AAS 18 requires the auditor to satisfy himself with the estimates made in the financial statements at the end of the audit. Those handling governance would be responsible for furnishing the estimates to the auditor and the need as well as the quantum of estimate. Justification of the estimate is to be provided by those responsible for governance.

AAS 19 requires the auditor to consider subsequent events in the financial statements. Whether there are any material events to be considered or not and the nature of such events can be obtained from those in charge of governance.

AAS 27 requires the auditor to communicate all routine matters to the governance in-charge. Perhaps the auditor would do well to obtain a letter of authorisation from the board vesting the power in those charged with governance.

AAS 30 on audit confirmations also suggests dealing with those in governance to seek cooperation in the matter of obtaining confirmation from the third parties concerned. At times the auditor may be requested by them not to send letters of confirmation to specific parties because of a pending dispute. He/she has to thoroughly discuss the matter with them before deciding whether or not to send in such requests for confirmation.

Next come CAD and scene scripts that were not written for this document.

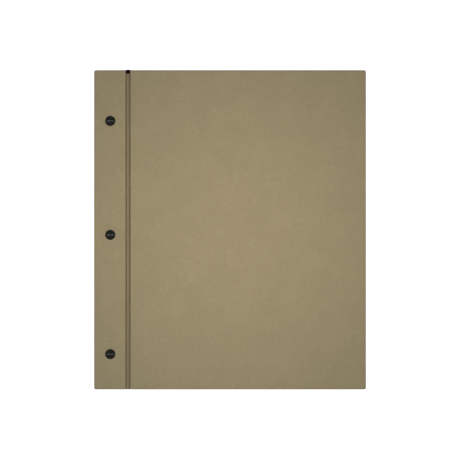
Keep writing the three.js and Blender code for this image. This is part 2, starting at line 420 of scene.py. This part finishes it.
def fibre_paper(name, light, dark, tooth):
    n = Nodes(name)
    place = n.where()
    cloud = n.noise(place, PAPER_CLOUDS, detail=4)
    along_grain = n.add("ShaderNodeMapping", {"Vector": place, "Scale": PAPER_FIBRES}).outputs[0]
    fibres = n.noise(along_grain, 1, roughness=0.7)
    flecks = n.noise(place, PAPER_FLECKS, detail=1)
    fleck_colour = (*[FLECK_SHADE * c for c in dark[:3]], 1)
    colour = n.mix(n.spread(cloud, MIDDLE), light, dark)
    colour = n.mix(n.spread(flecks, PEAKS, to=(0.0, PAPER_FLECK_TINT)), colour, fleck_colour)
    normal = n.bump(fibres, FIBRE_RISE, strength=tooth)
    return n.finish(colour, n.spread(cloud, WIDE, to=PAPER_ROUGHNESS), normal, Specular_IOR_Level=0.25)


def hinge_cloth():
    n = Nodes("hinge_cloth")
    place = n.where()
    parts = n.add("ShaderNodeSeparateXYZ", {"Vector": place})
    turns = 2 * math.pi / THREAD_SPACING
    across, along = [n.math("SINE", n.math("MULTIPLY", parts.outputs[axis], turns)) for axis in "XY"]
    weave = n.math("MULTIPLY", across, along)
    slub = n.noise(place, CLOTH_SLUBS, detail=2)
    colour = n.mix(n.spread(weave, (-1, 1)), WEAVE_LOW, WEAVE_HIGH)
    colour = n.mix(n.spread(slub, HIGHER, to=(0.0, SLUB_TINT)), colour, WEAVE_SLUB)
    normal = n.bump(weave, WEAVE_RISE, strength=0.7)
    return n.finish(colour, n.spread(slub, WIDE, to=CLOTH_ROUGHNESS), normal, Specular_IOR_Level=0.1)


def gunmetal():
    n = Nodes("gunmetal")
    place = n.where()
    rubbed = n.noise(place, STEEL_RUBBING, roughness=0.6)
    patch = n.noise(place, STEEL_PATCHES, detail=2)
    colour = n.mix(n.spread(patch, MIDDLE), STEEL_DARK, STEEL_LIGHT)
    bare = n.math("MULTIPLY", n.mark("edge"), n.spread(rubbed, LOWER, to=BARE))
    colour = n.mix(bare, colour, STEEL_BARE)
    rough = n.spread(rubbed, WIDE, to=STEEL_ROUGHNESS)
    normal = n.bump(rubbed, STEEL_RISE, strength=0.4)
    return n.finish(colour, rough, normal, Metallic=0.12, Specular_IOR_Level=0.06)


def greyboard():
    n = Nodes("greyboard")
    place = n.where(on_frame=True)
    flecks = n.noise(place, BOARD_FLECKS, detail=4, roughness=0.7)
    colour = n.mix(n.spread(flecks, MIDDLE), BOARD_DARK, BOARD_LIGHT)
    normal = n.bump(flecks, BOARD_RISE, strength=0.5)
    return n.finish(colour, n.spread(flecks, WIDE, to=BOARD_ROUGHNESS), normal)


# ---------- mesh helpers ----------


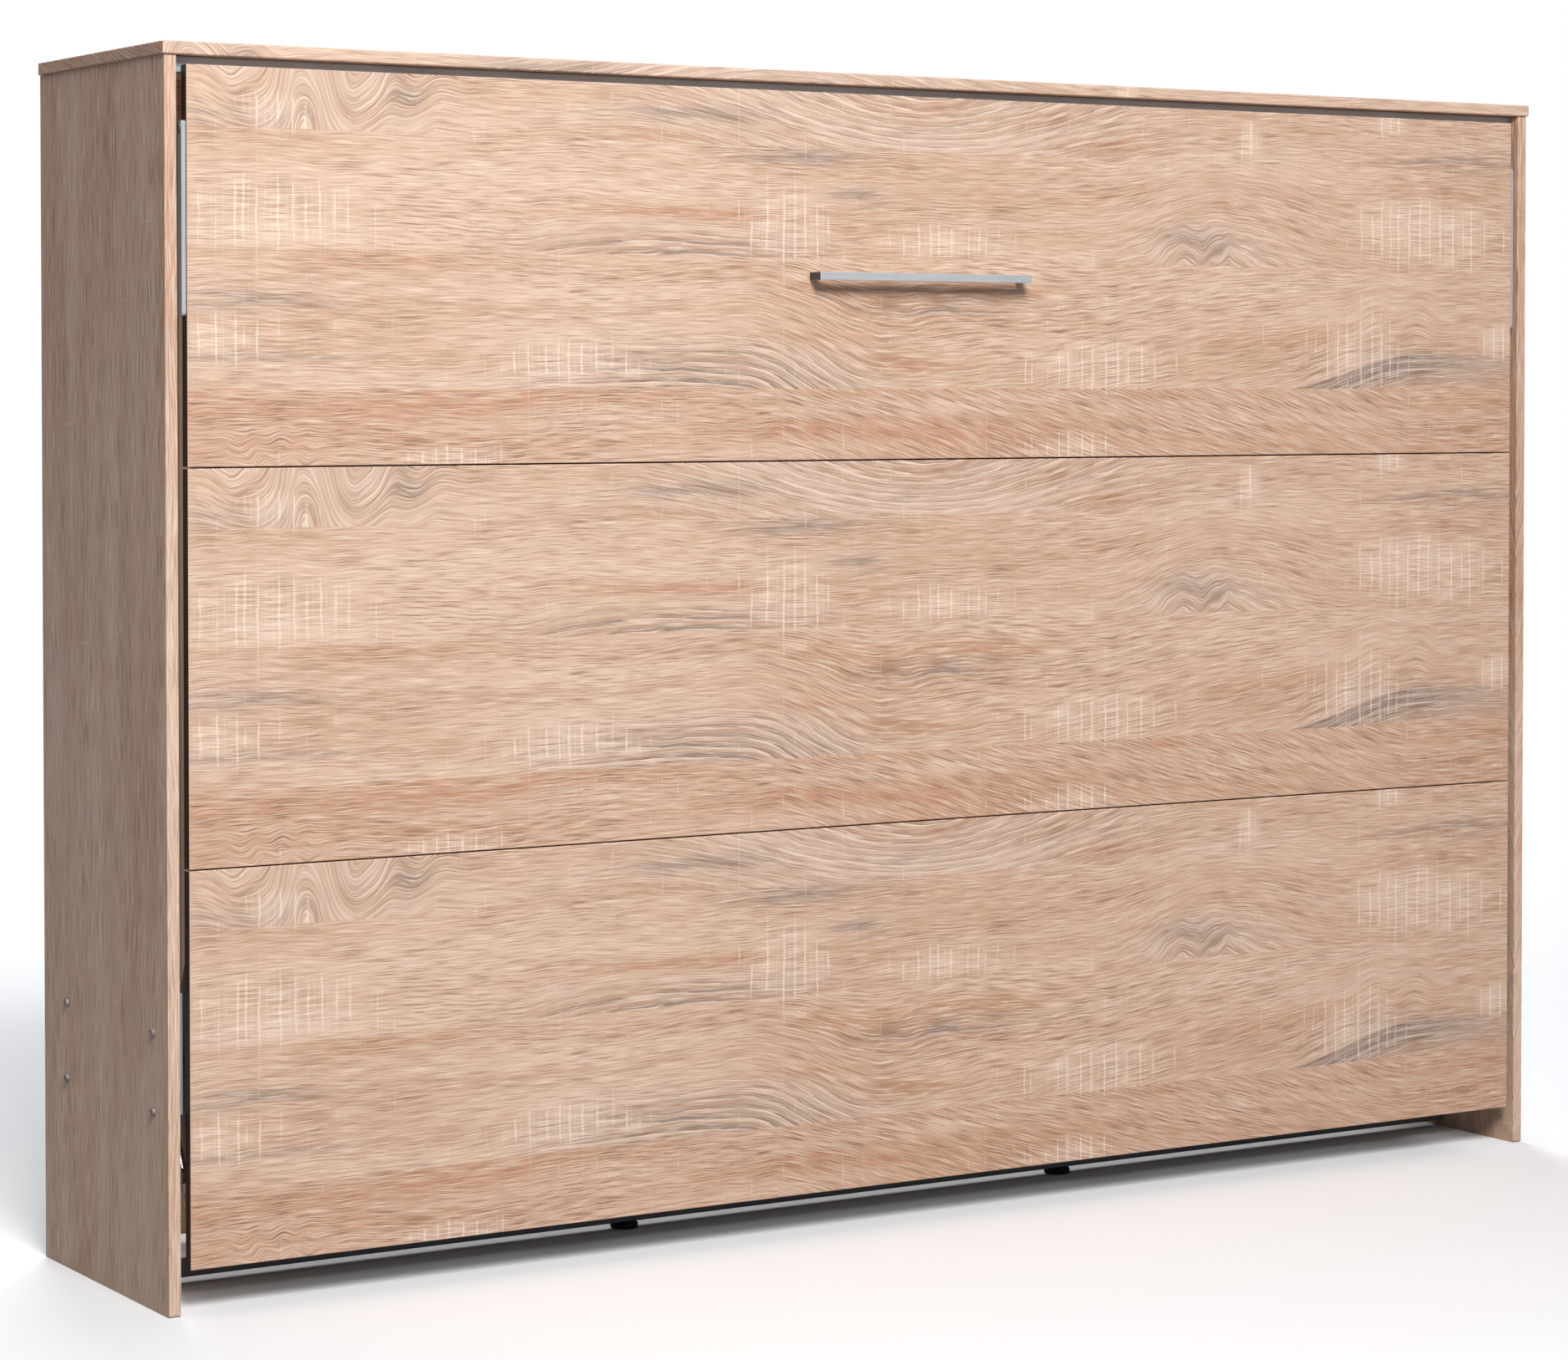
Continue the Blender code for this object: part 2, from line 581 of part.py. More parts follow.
def mattress_ledge(bed):
    """A bent sheet along the bottom tube that keeps the mattress from sliding down."""
    y0, sheet = FRONT + FRAME_REAR + TOUCH, LEDGE_SHEET
    z0, z1 = FRAME_BOTTOM, MATTRESS_BOTTOM - 0.0005
    outline = [(y0, z0), (y0 + sheet, z0), (y0 + sheet, z1 - sheet), (y0 + LEDGE_REACH, z1 - sheet)]
    outline += [(y0 + LEDGE_REACH, z1), (y0, z1)]
    ledge = extruded("mattress_ledge", outline, [], MATTRESS_LENGTH, "frame_lacquer")
    place(ledge, (0.0, 0.0, 0.0), ALONG_X, bed)


def mattress(bed):
    low = (-MATTRESS_LENGTH / 2, FRONT + MATTRESS_FRONT, MATTRESS_BOTTOM)
    high = (MATTRESS_LENGTH / 2, FRONT + MATTRESS_REAR, MATTRESS_TOP)
    block("mattress", low, high, "ticking", edge=0.020, segments=3, parent=bed)


def mattress_straps(bed):
    """Two webbing straps over the mattress, from the top tube to the edge of the ledge."""
    thick, gap = STRAP_THICKNESS, 0.001
    y_tube = FRONT + FRAME_REAR + TOUCH
    y_rear = FRONT + MATTRESS_REAR + gap
    z_head = MATTRESS_TOP + gap
    z_foot = MATTRESS_BOTTOM - gap - thick
    y_ledge = FRONT + FRAME_REAR + LEDGE_REACH + 0.001
    outline = [
        (y_tube, z_head + STRAP_TAIL),
        (y_tube, z_head),
        (y_rear, z_head),
        (y_rear, z_foot + thick),
        (y_ledge, z_foot + thick),
        (y_ledge, z_foot),
        (y_rear + thick, z_foot),
        (y_rear + thick, z_head + thick),
        (y_tube + thick, z_head + thick),
        (y_tube + thick, z_head + STRAP_TAIL),
    ]
    for name, side in SIDES:
        strap = extruded(f"mattress_strap_{name}", outline, [], STRAP_WIDTH, "webbing")
        place(strap, (side * STRAP_OFFSET, 0.0, 0.0), ALONG_X, bed)


def hinge_arm(name, side, bed):
    """The arm plate on the frame's side tube, bored for the hinge pin, with the strut's stud."""
    y_hinge, z_hinge = FRONT + PIVOT_DEPTH, PIVOT_HEIGHT
    y_stud, z_stud = y_hinge + STRUT_ARM[0], z_hinge + STRUT_ARM[1]
    edge, reach, boss, below_stud, beside_stud = 0.002, 0.150, 0.026, 0.022, 0.016
    y0 = FRONT + FRAME_FRONT + edge
    corners = [(y0, z_hinge + reach), (y0, z_stud - below_stud)]
    corners += [(y_stud + beside_stud, z_stud - below_stud), (y_hinge + boss, z_hinge - 0.030)]
    corners += [(y_hinge + boss, z_hinge + boss), (FRONT + FRAME_REAR - edge, z_hinge + reach)]
    outline = rounded(corners, 0.006, 3)
    holes = [circle((y_hinge, z_hinge), PIVOT_RADIUS + RUNNING, 32)]
    obj = extruded(f"hinge_arm_{name}", outline, holes, ARM_PLATE, "grey_lacquer")
    x = inset_x(side, ARM_INSET + ARM_PLATE / 2)
    arm = as_mesh(place(obj, (x, 0.0, 0.0), ALONG_X))
    chamfer, buried = 0.0015, ARM_INSET + ARM_PLATE / 2
    profile = [(0.0, STUD_TIP), (STUD_COLLAR - chamfer, STUD_TIP)]
    profile += [(STUD_COLLAR, STUD_TIP + chamfer), (STUD_COLLAR, buried), (0.0, buried)]
    stud = turned(f"hinge_arm_{name}_stud", profile, None)
    place(stud, (inset_x(side, 0.0), y_stud, z_stud), inwards(side))
    combine(arm, stud, "UNION")
    place(arm, arm.location, arm.rotation_euler, bed)


def bed_leg(name, side, bed):
    """A flat steel leg that hangs from a shoulder screw in the end of the upper front board."""
    y, z, half = FRONT + LEG_PIVOT_DEPTH, LEG_PIVOT_HEIGHT, LEG_WIDTH / 2
    corners = [(-half, -LEG_LENGTH), (half, -LEG_LENGTH), (half, LEG_END), (-half, LEG_END)]
    outline = rounded(corners, [0.005, 0.005, 0.003, 0.003])
    shoulder, head, head_radius = LEG_SCREW_RADIUS + 0.0005, 0.0022, 0.0055
    chamfer, point = 0.0008, 0.003
    holes = [circle((0.0, 0.0), shoulder + RUNNING)]
    leg_axis = axis_empty(f"leg_axis_{name}", (inset_x(side, 0.0), y, z))
    leg = extruded(f"leg_{name}", outline, holes, LEG_THICKNESS, "silver_metal")
    place(leg, (inset_x(side, LEG_INSET + LEG_THICKNESS / 2), y, z), ALONG_X, leg_axis)
    place(leg_axis, leg_axis.location, parent=bed)
    under = LEG_INSET - TOUCH
    board_end = PANEL_GAP - TOUCH
    tip = PANEL_GAP + LEG_SCREW_LENGTH
    profile = [(0.0, under - head), (head_radius - chamfer, under - head)]
    profile += [(head_radius, under - head + chamfer), (head_radius, under), (shoulder, under)]
    profile += [(shoulder, board_end), (LEG_SCREW_RADIUS, board_end)]
    profile += [(LEG_SCREW_RADIUS, tip - point), (0.0, tip)]
    screw = turned(f"leg_screw_{name}", profile, "zinc_steel")
    place(screw, (inset_x(side, 0.0), y, z), inwards(side), bed)


# ---- gas struts ---------------------------------------------------------------------------------


def strut_line():
    """Length of the strut with the bed folded away, and its lean from the vertical about X."""
    foot = Vector((PIVOT_DEPTH + STRUT_ARM[0], PIVOT_HEIGHT + STRUT_ARM[1]))
    run = Vector(STRUT_TOP) - foot
    return run.length, -math.atan2(run.x, run.y)


def eye(name, radius, bore):
    """A flat ring, made to be joined to the end of a rod or a cylinder."""
    ring = extruded(name, circle((0.0, 0.0), radius), [circle((0.0, 0.0), bore)], STRUT_EYE, None)
    return as_mesh(ring)


def gas_strut(name, side):
    """A cylinder that hangs from its bracket, and the rod that slides in it."""
    length, lean = strut_line()
    bore, closed_end, lip = ROD_RADIUS + 0.0005, 0.024, 0.001
    neck, neck_top, neck_end, dome_end = 0.0055, 0.0075, 0.014, 0.016
    mouth = -CYLINDER_LENGTH
    top = (inset_x(side, STRUT_INSET), FRONT + STRUT_TOP[0], STRUT_TOP[1])
    axis = axis_empty(f"strut_axis_{name}", top)
    axis.rotation_euler = (lean, 0.0, 0.0)
    profile = [(0.0, -neck_top), (neck, -neck_top), (neck, -neck_end)]
    profile += [(CYLINDER_RADIUS, -dome_end), (CYLINDER_RADIUS, mouth + lip)]
    profile += [(CYLINDER_RADIUS - lip, mouth)]
    profile += [(bore, mouth), (bore, -closed_end), (0.0, -closed_end)]
    cylinder = turned(f"gas_cylinder_{name}", profile, "black_steel")
    cylinder.parent = axis
    ring = eye(f"gas_cylinder_{name}_eye", 0.011, STRUT_STUD_RADIUS + RUNNING)
    ring.parent = axis
    ring.rotation_euler = ALONG_X
    combine(cylinder, ring, "UNION")
    rod_top = length - CYLINDER_LENGTH + ROD_ENGAGED
    profile = [(0.0, neck_top), (ROD_RADIUS, neck_top), (ROD_RADIUS, rod_top), (0.0, rod_top)]
    rod = turned(f"gas_rod_{name}", profile, "silver_metal")
    rod.parent = axis
    rod.location = (0.0, 0.0, -length)
    ring = eye(f"gas_rod_{name}_eye", 0.010, STRUT_STUD_RADIUS + RUNNING)
    ring.parent = axis
    ring.location = rod.location
    ring.rotation_euler = ALONG_X
    combine(rod, ring, "UNION")


# ---- assembly -----------------------------------------------------------------------------------


def main():
    for obj in list(bpy.data.objects):
        bpy.data.objects.remove(obj)
    bed = axis_empty("bed_axis", (0.0, FRONT + PIVOT_DEPTH, PIVOT_HEIGHT))
    top_board()
    cross_rails()
    rail_feet()
    rear_traverses()
    front_boards(bed)
    pull_handle(bed)
    bed_frame(bed)
    slats(bed)
    mattress_ledge(bed)
    mattress(bed)
    mattress_straps(bed)
    for name, side in SIDES:
        side_panel(name, side)
        mechanism_plate(name, side)
        mechanism_bolts(name, side)
        pivot_pin(name, side)
        strut_bracket(name, side)
        hinge_arm(name, side, bed)
        bed_leg(name, side, bed)
        gas_strut(name, side)


main()
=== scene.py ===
import math

import bmesh
import bpy
from mathutils import Matrix, Vector


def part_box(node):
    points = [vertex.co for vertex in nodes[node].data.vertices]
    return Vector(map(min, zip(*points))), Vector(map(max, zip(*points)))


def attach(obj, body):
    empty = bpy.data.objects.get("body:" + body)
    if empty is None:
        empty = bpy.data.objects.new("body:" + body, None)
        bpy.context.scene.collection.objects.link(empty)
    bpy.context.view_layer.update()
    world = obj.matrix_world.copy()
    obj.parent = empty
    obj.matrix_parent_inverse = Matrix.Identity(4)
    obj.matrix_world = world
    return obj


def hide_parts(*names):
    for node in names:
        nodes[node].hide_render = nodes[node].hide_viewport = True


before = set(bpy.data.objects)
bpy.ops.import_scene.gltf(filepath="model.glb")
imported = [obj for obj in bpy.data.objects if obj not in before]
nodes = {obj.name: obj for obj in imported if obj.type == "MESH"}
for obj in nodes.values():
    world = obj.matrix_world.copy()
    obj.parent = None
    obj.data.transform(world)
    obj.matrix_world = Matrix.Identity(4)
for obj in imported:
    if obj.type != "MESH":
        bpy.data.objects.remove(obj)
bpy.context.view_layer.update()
scene = bpy.context.scene
scene.view_settings.view_transform = "Standard"


# ---- studio ---------------------------------------------------------------------------------------
# A pale sweep, one large soft light in front and above on the left, and a weak fill from behind.
# The room is white to look at and adds only a little light, so that the side stays in half shade.

def linear(red, green, blue):
    """A colour given in 0-255 display values, as the linear RGBA that a shader takes."""
    shares = [c / 255 for c in (red, green, blue)]
    return tuple(c / 12.92 if c < 0.04045 else ((c + 0.055) / 1.055) ** 2.4 for c in shares) + (1.0,)


ROOM_LIGHT = 0.25
room = bpy.data.worlds.new("white_room")
scene.world = room
room.use_nodes = True
background = room.node_tree.nodes["Background"]
seen = room.node_tree.nodes.new("ShaderNodeLightPath")
room_level = room.node_tree.nodes.new("ShaderNodeMapRange")
room_level.inputs["To Min"].default_value = ROOM_LIGHT
room.node_tree.links.new(seen.outputs["Is Camera Ray"], room_level.inputs["Value"])
room.node_tree.links.new(room_level.outputs[0], background.inputs["Strength"])
room_tint = room.node_tree.nodes.new("ShaderNodeMix")
room_tint.data_type = "RGBA"
room_tint.inputs[6].default_value = linear(232, 243, 255)
room_tint.inputs[7].default_value = (1.0, 1.0, 1.0, 1.0)
room.node_tree.links.new(seen.outputs["Is Camera Ray"], room_tint.inputs[0])
room.node_tree.links.new(room_tint.outputs[2], background.inputs["Color"])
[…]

Financial statements cannot be said to be giving a true and fair view unless they are written in accordance with GAAPs. It is again those involved in governance who are responsible for ensuring compliance with GAAPs. Applicability of various accounting standards, disclosure requirements, etc., is to be taken care of by them. After the audit is completed, and before the matter is taken to the board for its consideration, the auditor discusses his report primarily with those handlinggovernance.

At the meeting of the auditor and the board, those responsible for governance have a key role to play. Since the directors may not be fully aware of the requirements of such a representation, they apprise the board of the implications of any representations to be made by them. As persons understanding the importance of such a representation, they form a bridge between the management and the auditor.

It appears those handling governance have a bigger role to play in audit than the board of directors.